>> START Material

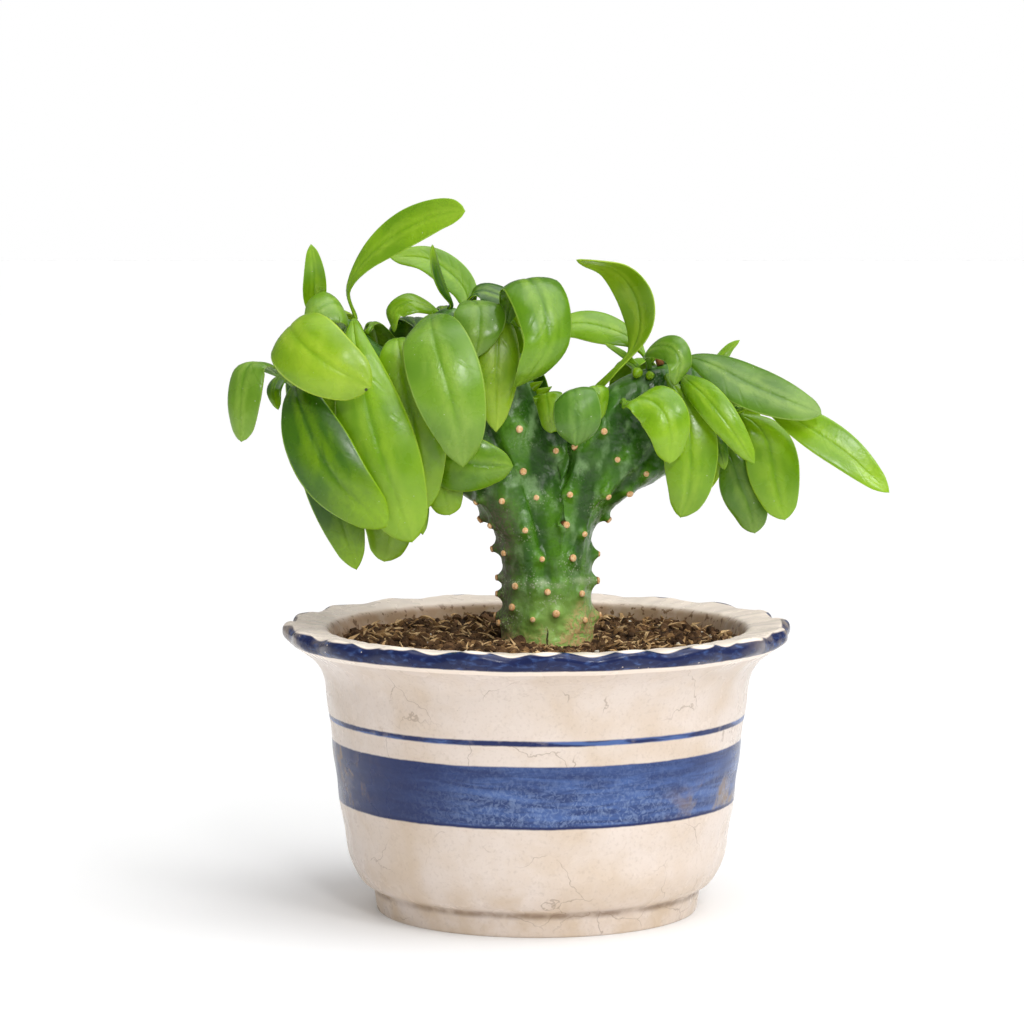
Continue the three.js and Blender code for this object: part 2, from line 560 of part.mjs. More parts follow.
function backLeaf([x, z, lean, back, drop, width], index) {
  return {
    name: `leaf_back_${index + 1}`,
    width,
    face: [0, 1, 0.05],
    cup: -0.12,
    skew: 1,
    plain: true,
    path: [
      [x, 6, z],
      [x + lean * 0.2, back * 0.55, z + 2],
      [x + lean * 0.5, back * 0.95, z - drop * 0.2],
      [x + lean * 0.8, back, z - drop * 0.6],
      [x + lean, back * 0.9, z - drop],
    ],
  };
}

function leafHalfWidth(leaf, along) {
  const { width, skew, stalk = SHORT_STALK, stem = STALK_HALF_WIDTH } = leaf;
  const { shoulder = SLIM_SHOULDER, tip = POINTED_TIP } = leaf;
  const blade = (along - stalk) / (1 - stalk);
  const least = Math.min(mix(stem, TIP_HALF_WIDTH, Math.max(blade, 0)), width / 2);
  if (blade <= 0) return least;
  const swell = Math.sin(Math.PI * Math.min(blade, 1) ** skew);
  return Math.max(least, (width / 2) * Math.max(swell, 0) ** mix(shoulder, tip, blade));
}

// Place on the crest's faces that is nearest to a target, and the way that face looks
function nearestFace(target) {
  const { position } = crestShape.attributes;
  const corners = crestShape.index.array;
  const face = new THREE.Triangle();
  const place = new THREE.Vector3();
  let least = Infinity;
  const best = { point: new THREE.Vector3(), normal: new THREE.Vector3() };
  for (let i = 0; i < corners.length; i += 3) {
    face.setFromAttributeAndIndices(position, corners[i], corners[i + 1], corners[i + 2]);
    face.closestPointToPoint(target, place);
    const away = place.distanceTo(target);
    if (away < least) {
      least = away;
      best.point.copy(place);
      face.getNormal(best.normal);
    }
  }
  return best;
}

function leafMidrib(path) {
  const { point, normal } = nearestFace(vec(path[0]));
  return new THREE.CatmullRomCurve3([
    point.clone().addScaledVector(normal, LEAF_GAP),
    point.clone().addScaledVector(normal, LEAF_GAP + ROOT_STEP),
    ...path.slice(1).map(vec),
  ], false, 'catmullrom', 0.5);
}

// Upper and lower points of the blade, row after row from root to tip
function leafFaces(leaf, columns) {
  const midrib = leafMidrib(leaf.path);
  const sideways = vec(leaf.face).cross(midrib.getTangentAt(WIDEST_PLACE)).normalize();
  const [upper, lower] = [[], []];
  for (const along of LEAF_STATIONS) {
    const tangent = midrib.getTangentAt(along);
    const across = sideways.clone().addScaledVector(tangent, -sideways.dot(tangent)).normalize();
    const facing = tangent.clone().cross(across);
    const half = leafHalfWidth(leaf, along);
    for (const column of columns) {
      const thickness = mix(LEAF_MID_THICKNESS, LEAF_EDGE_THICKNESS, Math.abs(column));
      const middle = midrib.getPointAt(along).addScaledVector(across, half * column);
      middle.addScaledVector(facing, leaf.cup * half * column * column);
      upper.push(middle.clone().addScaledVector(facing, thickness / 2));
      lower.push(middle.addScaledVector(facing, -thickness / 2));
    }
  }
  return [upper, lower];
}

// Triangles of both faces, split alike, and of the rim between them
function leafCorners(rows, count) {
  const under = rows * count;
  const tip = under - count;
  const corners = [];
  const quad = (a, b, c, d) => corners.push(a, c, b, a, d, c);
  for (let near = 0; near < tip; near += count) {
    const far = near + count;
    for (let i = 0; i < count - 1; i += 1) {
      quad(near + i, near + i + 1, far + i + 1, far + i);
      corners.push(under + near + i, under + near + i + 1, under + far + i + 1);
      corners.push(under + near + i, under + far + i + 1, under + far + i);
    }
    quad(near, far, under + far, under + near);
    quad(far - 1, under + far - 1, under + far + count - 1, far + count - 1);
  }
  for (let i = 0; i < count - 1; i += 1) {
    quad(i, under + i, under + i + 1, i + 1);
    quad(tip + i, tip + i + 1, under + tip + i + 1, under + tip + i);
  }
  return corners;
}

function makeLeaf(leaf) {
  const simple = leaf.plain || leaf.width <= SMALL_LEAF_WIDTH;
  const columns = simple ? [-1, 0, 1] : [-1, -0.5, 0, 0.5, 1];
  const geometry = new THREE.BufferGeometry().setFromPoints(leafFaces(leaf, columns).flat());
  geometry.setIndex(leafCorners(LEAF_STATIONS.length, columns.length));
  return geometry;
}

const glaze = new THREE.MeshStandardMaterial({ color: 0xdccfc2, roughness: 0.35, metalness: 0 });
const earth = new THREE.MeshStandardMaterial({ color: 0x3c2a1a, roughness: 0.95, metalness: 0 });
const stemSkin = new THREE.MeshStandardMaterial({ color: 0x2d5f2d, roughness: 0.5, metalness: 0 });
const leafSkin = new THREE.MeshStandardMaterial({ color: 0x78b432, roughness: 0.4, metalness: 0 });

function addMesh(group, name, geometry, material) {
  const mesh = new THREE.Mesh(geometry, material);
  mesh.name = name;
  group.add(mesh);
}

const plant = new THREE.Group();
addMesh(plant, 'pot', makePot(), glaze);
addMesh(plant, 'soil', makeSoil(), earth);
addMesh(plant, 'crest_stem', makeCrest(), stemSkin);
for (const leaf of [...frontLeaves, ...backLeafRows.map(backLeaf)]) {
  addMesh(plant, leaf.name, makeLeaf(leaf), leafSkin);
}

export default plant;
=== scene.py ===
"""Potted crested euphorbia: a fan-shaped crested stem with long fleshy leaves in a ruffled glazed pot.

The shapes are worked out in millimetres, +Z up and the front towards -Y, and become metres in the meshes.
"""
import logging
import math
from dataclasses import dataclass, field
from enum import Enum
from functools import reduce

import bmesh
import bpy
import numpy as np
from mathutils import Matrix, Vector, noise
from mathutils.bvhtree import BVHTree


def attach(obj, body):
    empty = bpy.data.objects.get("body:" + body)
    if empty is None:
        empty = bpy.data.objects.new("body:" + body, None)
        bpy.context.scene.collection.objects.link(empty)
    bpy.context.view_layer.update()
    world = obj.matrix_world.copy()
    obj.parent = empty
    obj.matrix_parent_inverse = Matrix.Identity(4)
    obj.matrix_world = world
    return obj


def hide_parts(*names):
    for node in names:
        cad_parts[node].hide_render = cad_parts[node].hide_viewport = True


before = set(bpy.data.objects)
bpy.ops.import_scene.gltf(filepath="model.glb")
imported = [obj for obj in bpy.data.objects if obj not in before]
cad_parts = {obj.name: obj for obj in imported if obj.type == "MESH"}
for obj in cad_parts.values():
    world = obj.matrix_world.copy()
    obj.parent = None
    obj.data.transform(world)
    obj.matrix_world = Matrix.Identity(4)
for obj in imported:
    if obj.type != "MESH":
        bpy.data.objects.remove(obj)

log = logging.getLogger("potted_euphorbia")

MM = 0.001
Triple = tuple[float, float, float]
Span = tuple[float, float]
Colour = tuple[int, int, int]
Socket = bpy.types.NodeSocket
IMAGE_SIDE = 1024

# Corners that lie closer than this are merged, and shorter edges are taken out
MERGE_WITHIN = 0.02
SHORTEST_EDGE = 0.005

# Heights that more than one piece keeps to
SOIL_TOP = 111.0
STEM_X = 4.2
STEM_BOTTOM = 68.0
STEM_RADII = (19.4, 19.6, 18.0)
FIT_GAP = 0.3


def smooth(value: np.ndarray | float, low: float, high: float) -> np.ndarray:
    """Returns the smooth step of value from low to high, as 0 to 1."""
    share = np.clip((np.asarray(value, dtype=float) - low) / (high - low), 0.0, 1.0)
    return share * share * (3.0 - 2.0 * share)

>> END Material

Using the data above, repeat exactly the lines that begin at the line with "const plant = new THREE.Group();" and end at the line with "obj.parent = None", both ends included.

const plant = new THREE.Group();
addMesh(plant, 'pot', makePot(), glaze);
addMesh(plant, 'soil', makeSoil(), earth);
addMesh(plant, 'crest_stem', makeCrest(), stemSkin);
for (const leaf of [...frontLeaves, ...backLeafRows.map(backLeaf)]) {
  addMesh(plant, leaf.name, makeLeaf(leaf), leafSkin);
}

export default plant;
=== scene.py ===
"""Potted crested euphorbia: a fan-shaped crested stem with long fleshy leaves in a ruffled glazed pot.

The shapes are worked out in millimetres, +Z up and the front towards -Y, and become metres in the meshes.
"""
import logging
import math
from dataclasses import dataclass, field
from enum import Enum
from functools import reduce

import bmesh
import bpy
import numpy as np
from mathutils import Matrix, Vector, noise
from mathutils.bvhtree import BVHTree


def attach(obj, body):
    empty = bpy.data.objects.get("body:" + body)
    if empty is None:
        empty = bpy.data.objects.new("body:" + body, None)
        bpy.context.scene.collection.objects.link(empty)
    bpy.context.view_layer.update()
    world = obj.matrix_world.copy()
    obj.parent = empty
    obj.matrix_parent_inverse = Matrix.Identity(4)
    obj.matrix_world = world
    return obj


def hide_parts(*names):
    for node in names:
        cad_parts[node].hide_render = cad_parts[node].hide_viewport = True


before = set(bpy.data.objects)
bpy.ops.import_scene.gltf(filepath="model.glb")
imported = [obj for obj in bpy.data.objects if obj not in before]
cad_parts = {obj.name: obj for obj in imported if obj.type == "MESH"}
for obj in cad_parts.values():
    world = obj.matrix_world.copy()
    obj.parent = None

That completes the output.